My sweetheart and I were spending the weekend in NYC and had left our little beagle cherubs with her family. Surely a household of four would be enough to quell any beagle mischief. I mean surely. Right?

As most beagle provoked hysteria usually does, it began with an innocuous lapse in perimeter security. My father-in-law simply opened the front door to get a breath of fresh morning air. That is when our two little daring angels darted between his legs and out the front door like twin bolts of tri-colored lightning. Ace, the older and more cooperative of the two, immediately came back when my father-in-law called him. Buster on the other hand had his own proclivities to prioritize. He ran into the adjacent park and began what was to be a day-long escapade that would leave the neighborhood shaken and Buster well fed.
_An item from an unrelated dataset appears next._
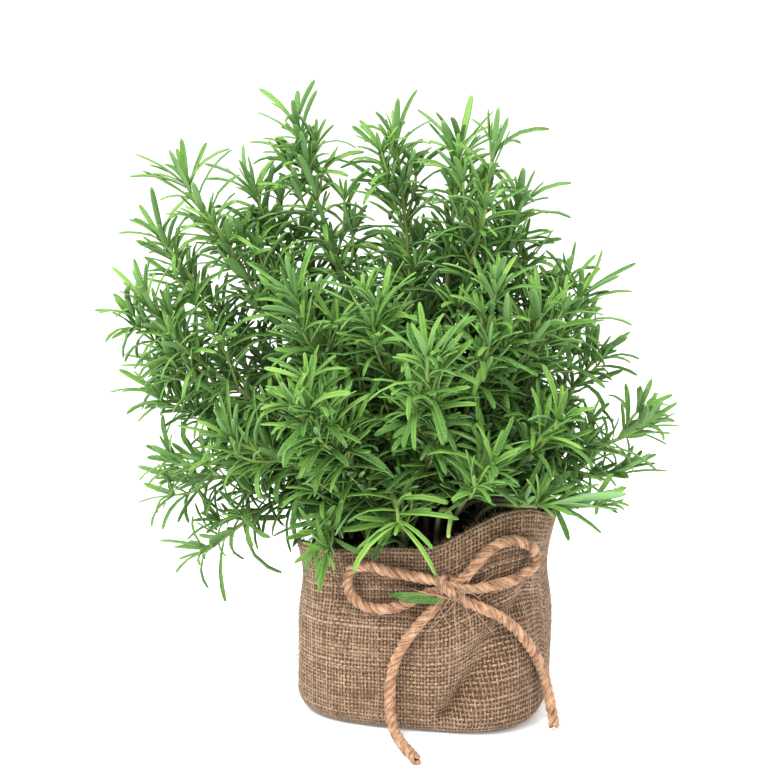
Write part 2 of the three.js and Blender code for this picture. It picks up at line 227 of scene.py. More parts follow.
@dataclass(frozen=True)
class JuteFinish:
    """Twisted jute fibres: fine diagonal strands, paler slubs and painted shade where a yarn dips under its neighbours.
    """

    name: str
    pale: Colour
    middle: Colour
    dark: Colour
    fibres_along: float
    fibres_round: float
    slant: float
    relief: float

    def make(self) -> bpy.types.Material:
        """Returns the material, which reads the piece's own lay of fibres."""
        graph = Graph(self.name)
        lay = graph.add("UVMap", {"uv_map": LAY_MAP}, output="UV")
        split = graph.add("SeparateXYZ", None, {0: lay})
        along = Value(graph, split.socket)
        round_ = Value(graph, split.socket.node.outputs[1])
        slanted = graph.add("CombineXYZ", None, {
            0: along * self.fibres_along,
            1: (round_ + along * self.slant) * self.fibres_round,
        })
        strands = graph.noise(slanted, 1.0, 3.0, 0.65)
        slubs = graph.noise(graph.object_place(), 260.0, 2.0)
        tone = graph.attribute("tone")
        mix = (strands - 0.5) * 1.9 + (slubs - 0.5) * 0.9 + (tone - 0.5) * 0.5 + 0.52
        colour = graph.add("ValToRGB", {"stops": [
            (0.22, self.dark), (0.5, self.middle), (0.85, self.pale)]}, {0: mix})
        # Painted shade: the colour is pulled towards the dark stop where a yarn dips under its neighbours.
        hollow = graph.attribute("hollow")
        shaded = graph.blend(hollow, colour, self.dark, "MIX")
        return graph.finish({
            "Base Color": shaded,
            "Roughness": 0.92,
            "Specular IOR Level": 0.2,
            "Sheen Weight": 0.25,
            "Sheen Roughness": 0.5,
            "Normal": graph.bump(strands, self.relief),
        })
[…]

Whatever Buster was chasing had lead him into the park next door where he found more than enough visual and olfactory stimulation to keep him busy. The family naturally ran into the park after him. Little did they know that proximity did not equate to entrapment. Buster swiftly galloped from grassy plain to shady nook with the gentle ease of a gazelle on the plains of the Serengeti. He would occasionally stop to indulge his sniffer while the family chased from several dozen yards behind. For all illustrative purposes, Buster had become Barry Sanders and the family had become the hapless defense of the Indianapolis Colts.

This went on for hours. Much to Buster’s puckish delight no doubt. Neighbors joined in to no avail. My brother-in-law Charles, desperate to find a solution texted my wife and I. Our advice was to lure Buster to his would-be captors with some meat. After taking a moment to mentally parse a list of potential Buster bait, we settled on cold cuts. Charles, realizing that he did not have the necessary salty temptations on hand, contacted his girlfriend who was already in her car on her way to the park to join what had now grown into a posse of friends and neighbors. Given all of the commotion it is understandable if Charles’ instructions may have been a little frantic. And we may assume that they were, because when his girlfriend arrived instead of some manageably small slices of ham she emerged from her vehicle with a holiday-sized portion of the pigly meat.
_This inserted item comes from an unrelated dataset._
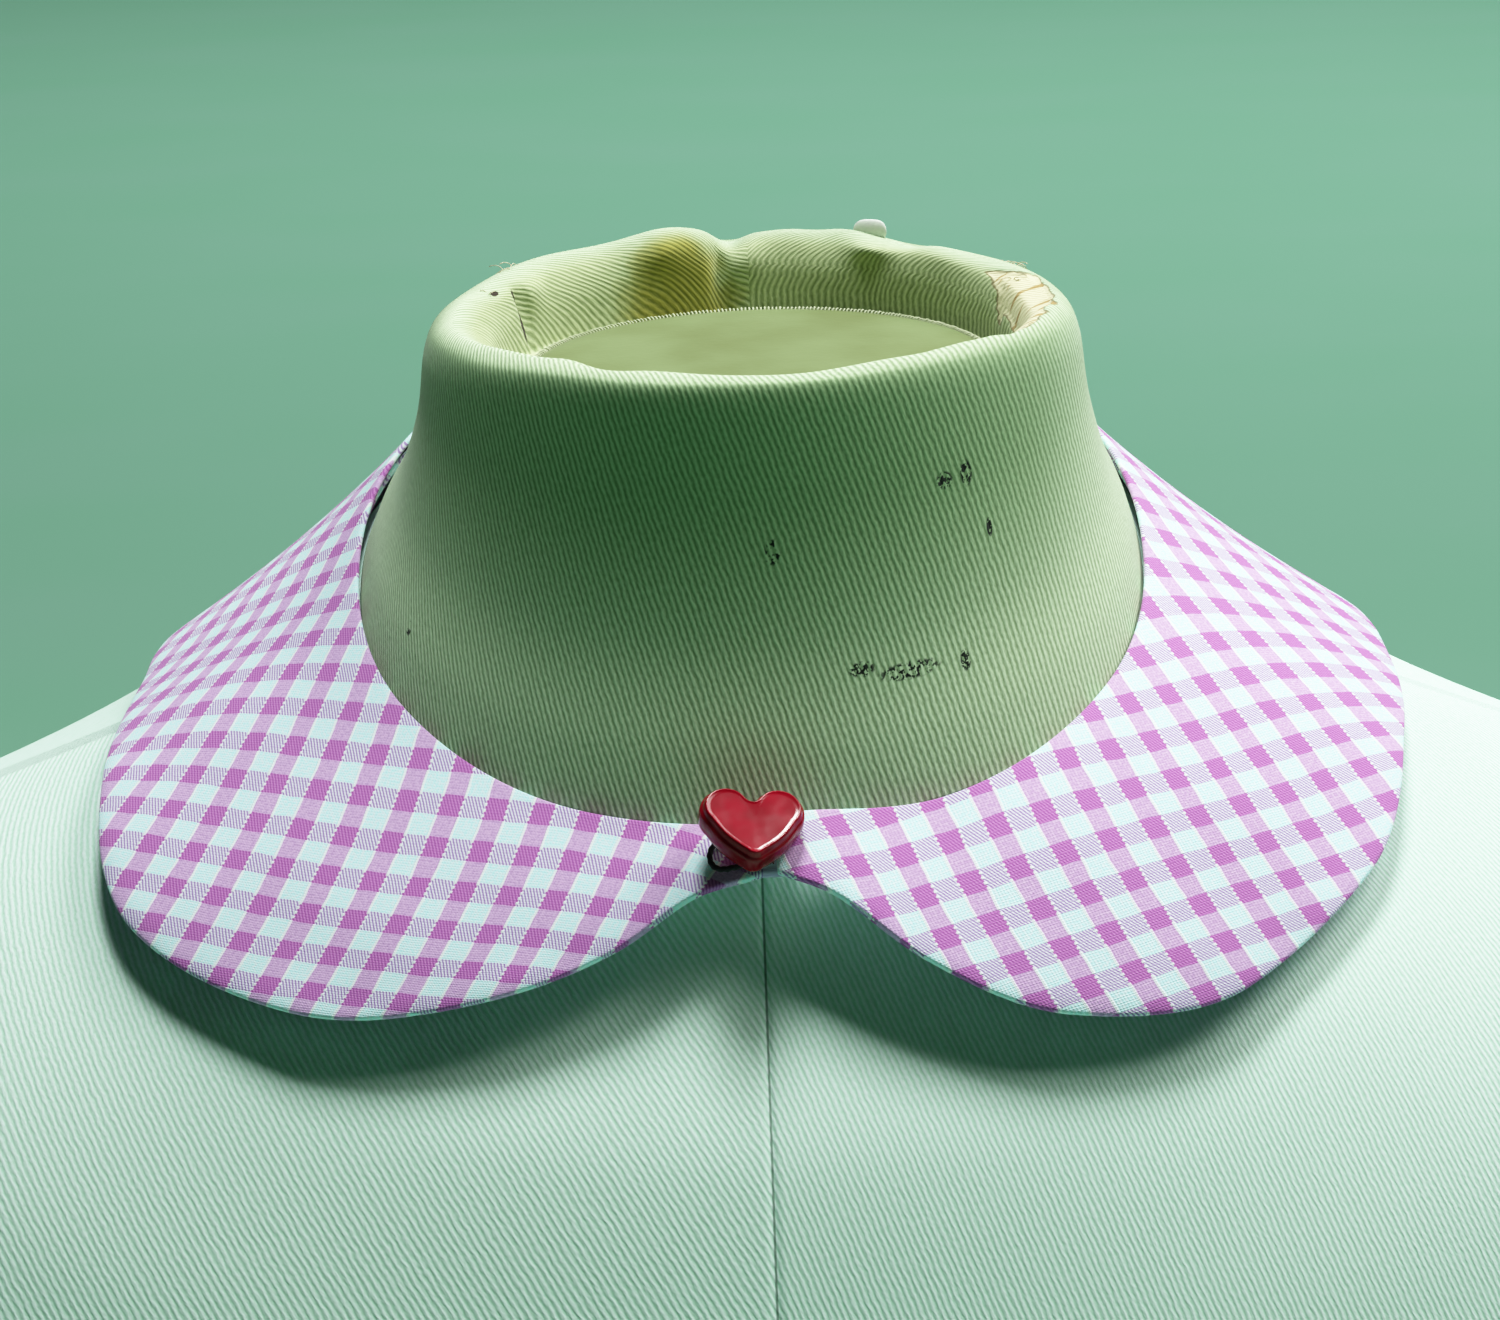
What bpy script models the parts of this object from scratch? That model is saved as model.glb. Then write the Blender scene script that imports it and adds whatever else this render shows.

Charles resolved to adapt and overcome. He grabbed the suckling lure and headed into the park. He slowly sidled up to his fleet-footed quarry. Although, what he quickly learned was that Buster was as nimble as he was quick. Buster would thrust his mousey beak towards the ham, snatch a nibble and be off again to his next point of interest. From there the plan’s fallout was inevitable. Charles sprinting after Buster with a large greasy ham in his outstretched hands, yelling “Eat this ham, you stupid dog”. Buster, perhaps out of both hunger and some distorted sense of obedience, obliged by stopping to quickly peck at the ham and then running off again before Charles could get a hold of him. Unfortunately, at this point Charles had become the Coyote to Buster’s roadrunner. Those gathered around who were not already gassed or infuriated could not help but enjoy the show.
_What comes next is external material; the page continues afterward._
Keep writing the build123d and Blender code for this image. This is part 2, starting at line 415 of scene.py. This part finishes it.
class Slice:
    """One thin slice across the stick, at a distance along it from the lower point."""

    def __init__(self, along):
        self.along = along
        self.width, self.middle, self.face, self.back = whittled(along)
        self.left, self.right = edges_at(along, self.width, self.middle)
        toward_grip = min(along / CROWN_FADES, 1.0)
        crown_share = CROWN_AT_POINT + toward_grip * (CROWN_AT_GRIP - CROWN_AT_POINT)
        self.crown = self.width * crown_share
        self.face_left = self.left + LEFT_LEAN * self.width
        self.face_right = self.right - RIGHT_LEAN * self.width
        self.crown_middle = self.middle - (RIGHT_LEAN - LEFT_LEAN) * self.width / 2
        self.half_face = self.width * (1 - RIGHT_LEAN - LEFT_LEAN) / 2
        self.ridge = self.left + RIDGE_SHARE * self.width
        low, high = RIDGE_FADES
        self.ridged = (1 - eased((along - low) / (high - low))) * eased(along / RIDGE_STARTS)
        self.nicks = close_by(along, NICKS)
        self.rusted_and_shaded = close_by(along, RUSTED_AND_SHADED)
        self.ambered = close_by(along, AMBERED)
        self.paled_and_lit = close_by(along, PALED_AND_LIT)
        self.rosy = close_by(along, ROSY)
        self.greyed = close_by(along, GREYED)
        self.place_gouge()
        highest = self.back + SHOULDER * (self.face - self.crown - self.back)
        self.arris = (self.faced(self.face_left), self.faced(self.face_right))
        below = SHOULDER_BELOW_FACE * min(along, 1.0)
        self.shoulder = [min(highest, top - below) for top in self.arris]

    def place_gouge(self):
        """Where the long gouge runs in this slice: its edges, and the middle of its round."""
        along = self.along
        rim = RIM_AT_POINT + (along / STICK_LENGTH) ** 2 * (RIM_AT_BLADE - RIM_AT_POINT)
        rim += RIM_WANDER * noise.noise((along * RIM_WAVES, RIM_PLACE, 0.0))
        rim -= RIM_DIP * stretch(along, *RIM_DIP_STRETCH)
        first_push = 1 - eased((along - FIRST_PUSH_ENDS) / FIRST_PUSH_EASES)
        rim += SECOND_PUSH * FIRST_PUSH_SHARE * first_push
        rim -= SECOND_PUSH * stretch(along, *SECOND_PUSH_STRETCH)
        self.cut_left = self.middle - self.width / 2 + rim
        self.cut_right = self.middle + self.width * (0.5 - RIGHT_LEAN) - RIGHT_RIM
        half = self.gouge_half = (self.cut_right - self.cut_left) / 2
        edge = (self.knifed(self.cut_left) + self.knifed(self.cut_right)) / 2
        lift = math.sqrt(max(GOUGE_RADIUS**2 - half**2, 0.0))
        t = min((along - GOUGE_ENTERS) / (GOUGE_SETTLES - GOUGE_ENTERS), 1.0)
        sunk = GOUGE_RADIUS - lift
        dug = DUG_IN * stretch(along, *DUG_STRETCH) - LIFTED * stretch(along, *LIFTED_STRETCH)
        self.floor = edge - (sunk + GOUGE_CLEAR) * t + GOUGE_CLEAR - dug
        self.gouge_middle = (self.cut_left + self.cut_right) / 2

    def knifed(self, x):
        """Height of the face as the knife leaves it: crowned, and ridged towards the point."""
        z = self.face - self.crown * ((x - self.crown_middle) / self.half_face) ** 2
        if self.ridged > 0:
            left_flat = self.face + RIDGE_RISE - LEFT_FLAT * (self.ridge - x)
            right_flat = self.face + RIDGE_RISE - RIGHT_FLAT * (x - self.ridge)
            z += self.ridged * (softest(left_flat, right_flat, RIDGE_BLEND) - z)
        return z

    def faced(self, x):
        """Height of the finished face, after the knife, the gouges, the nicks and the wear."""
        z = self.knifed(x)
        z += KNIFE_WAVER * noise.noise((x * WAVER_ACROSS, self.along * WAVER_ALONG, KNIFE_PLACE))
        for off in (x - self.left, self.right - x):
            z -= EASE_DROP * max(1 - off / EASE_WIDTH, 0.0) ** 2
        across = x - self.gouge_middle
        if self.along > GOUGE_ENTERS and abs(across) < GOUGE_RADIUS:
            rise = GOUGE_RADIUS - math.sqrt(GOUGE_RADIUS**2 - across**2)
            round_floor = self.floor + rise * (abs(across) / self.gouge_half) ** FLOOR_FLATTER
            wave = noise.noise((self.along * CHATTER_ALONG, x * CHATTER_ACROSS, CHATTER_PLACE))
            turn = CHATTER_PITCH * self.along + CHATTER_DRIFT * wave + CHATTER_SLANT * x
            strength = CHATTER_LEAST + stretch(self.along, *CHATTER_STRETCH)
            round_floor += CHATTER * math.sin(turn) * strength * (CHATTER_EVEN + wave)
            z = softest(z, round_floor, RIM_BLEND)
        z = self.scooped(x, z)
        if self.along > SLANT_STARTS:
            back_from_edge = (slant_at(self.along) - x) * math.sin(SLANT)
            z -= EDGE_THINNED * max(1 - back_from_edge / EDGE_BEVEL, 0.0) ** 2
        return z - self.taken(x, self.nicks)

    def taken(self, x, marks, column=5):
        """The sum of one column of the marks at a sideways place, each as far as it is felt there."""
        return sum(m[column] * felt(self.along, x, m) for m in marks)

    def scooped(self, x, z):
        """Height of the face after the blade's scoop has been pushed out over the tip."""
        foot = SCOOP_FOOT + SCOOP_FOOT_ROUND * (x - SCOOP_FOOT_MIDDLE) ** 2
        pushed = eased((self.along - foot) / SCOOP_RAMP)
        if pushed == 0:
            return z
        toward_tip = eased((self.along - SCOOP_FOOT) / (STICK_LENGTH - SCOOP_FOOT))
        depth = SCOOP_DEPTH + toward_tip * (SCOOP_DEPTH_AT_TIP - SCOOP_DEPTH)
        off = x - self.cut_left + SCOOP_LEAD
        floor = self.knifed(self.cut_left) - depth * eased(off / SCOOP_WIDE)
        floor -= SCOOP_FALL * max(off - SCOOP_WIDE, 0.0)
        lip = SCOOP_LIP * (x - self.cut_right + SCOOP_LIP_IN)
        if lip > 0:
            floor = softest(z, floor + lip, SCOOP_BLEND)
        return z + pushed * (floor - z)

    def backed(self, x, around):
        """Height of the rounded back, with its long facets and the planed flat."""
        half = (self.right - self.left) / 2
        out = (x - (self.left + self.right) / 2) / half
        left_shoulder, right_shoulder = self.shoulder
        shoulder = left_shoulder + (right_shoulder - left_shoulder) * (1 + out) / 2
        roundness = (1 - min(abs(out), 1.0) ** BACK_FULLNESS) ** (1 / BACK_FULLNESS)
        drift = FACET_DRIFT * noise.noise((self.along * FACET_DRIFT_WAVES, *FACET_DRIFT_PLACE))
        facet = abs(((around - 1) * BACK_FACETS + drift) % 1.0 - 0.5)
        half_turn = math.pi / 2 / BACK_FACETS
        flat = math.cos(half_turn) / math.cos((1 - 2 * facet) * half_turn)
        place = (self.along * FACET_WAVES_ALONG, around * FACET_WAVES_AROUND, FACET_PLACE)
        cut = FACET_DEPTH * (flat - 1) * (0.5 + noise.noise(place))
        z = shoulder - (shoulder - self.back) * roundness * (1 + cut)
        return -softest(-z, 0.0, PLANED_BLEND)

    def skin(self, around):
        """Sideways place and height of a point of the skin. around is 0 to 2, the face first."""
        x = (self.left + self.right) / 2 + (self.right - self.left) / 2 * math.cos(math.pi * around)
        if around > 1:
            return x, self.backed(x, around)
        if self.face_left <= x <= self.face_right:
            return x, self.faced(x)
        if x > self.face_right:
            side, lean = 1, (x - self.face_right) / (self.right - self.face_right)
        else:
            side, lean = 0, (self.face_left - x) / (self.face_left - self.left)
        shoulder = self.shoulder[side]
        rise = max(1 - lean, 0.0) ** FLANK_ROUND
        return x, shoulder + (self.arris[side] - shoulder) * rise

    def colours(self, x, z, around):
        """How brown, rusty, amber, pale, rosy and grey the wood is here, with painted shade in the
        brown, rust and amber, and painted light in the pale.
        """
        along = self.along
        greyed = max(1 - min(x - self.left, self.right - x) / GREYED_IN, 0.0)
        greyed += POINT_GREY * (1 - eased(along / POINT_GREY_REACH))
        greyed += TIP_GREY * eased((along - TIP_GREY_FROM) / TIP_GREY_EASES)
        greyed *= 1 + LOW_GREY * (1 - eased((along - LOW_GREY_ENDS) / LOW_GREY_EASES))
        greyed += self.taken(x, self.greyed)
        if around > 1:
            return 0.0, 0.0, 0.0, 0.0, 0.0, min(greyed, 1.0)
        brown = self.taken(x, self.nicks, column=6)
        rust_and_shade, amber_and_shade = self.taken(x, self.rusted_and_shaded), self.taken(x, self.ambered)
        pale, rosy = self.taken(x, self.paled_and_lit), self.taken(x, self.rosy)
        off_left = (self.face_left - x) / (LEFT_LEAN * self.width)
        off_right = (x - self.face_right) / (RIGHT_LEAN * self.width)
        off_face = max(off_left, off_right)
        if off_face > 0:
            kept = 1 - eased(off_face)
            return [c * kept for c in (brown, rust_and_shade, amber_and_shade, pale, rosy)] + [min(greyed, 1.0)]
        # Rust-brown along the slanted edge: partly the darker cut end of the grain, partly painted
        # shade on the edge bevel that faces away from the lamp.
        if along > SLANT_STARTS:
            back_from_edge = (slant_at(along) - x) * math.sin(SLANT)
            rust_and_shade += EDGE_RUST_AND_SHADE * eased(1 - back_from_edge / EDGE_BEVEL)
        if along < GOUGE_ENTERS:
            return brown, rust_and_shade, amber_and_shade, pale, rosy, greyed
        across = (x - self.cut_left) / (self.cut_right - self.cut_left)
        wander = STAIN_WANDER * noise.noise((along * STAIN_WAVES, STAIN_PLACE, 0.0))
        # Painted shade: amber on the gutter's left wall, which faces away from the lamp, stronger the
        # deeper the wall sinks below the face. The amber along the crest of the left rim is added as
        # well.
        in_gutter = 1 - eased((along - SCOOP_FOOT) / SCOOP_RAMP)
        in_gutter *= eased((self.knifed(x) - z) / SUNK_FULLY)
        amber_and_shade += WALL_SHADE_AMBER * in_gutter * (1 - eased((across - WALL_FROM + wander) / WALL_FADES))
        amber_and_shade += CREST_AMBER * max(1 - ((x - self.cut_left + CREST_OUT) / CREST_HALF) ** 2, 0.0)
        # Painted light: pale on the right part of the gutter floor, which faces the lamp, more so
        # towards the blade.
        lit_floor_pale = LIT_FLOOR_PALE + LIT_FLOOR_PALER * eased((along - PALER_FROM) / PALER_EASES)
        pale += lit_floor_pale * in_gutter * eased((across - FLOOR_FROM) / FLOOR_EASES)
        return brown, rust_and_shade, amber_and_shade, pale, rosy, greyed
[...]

Alas, a mere three hours into this affair, it was time for saner heads to prevail. My father-in-law, who had by now grown tired of Buster’s romp and the failed attempts of others to corral him, stepped into the fray. He marched into the park and with the type of old-school parental authority that is beyond contestation sternly told Buster “Enough” and to “Come here”. Buster knew that the jig was up. He submitted and sheepishly obeyed the commands that he had been given. At that moment, if my father-in-law had told Buster to ‘Jump’, Buster would no doubt have replied ‘Arf’. (Which is presumably Beagle jargon for ‘How high?’)

The fun was over and people could go back to their homes knowing that Buster was back home and that in the end sanity once again ruled the day. But Buster’s legacy had been cemented. The day’s shenanigans had left him forever branded as a ‘petit caca’; a role that he would relish and reprise many times. And as for Ace – who was the quintessential good boy right from the start – he was left wondering what uncle Charles was going to do with the rest of that ham.

About jguzzo

"Heaven goes by favor; if it went by merit, you would stay out and your dog would go in", Mark Twain.Behind a serious professional façade lies the puckish mind of a man who just wants to stay home and watch Netflix with his beagles. That is Jonathan in a nutshell. Over the last decade Jonathan has discovered a simple truth: beagles are like chips, you can’t stop at one. He is the first harbinger of Beagle Mania and wants to leave no man, women or child bereft of the joy that these fantastic beasts bring.We hope that you enjoy his scribbled musings about nature’s olfactory kings and other critters of the lovable variety.

Check Also

Beagle S.O.S.

This is awful. By now most of us have seen the horrific footage aired by …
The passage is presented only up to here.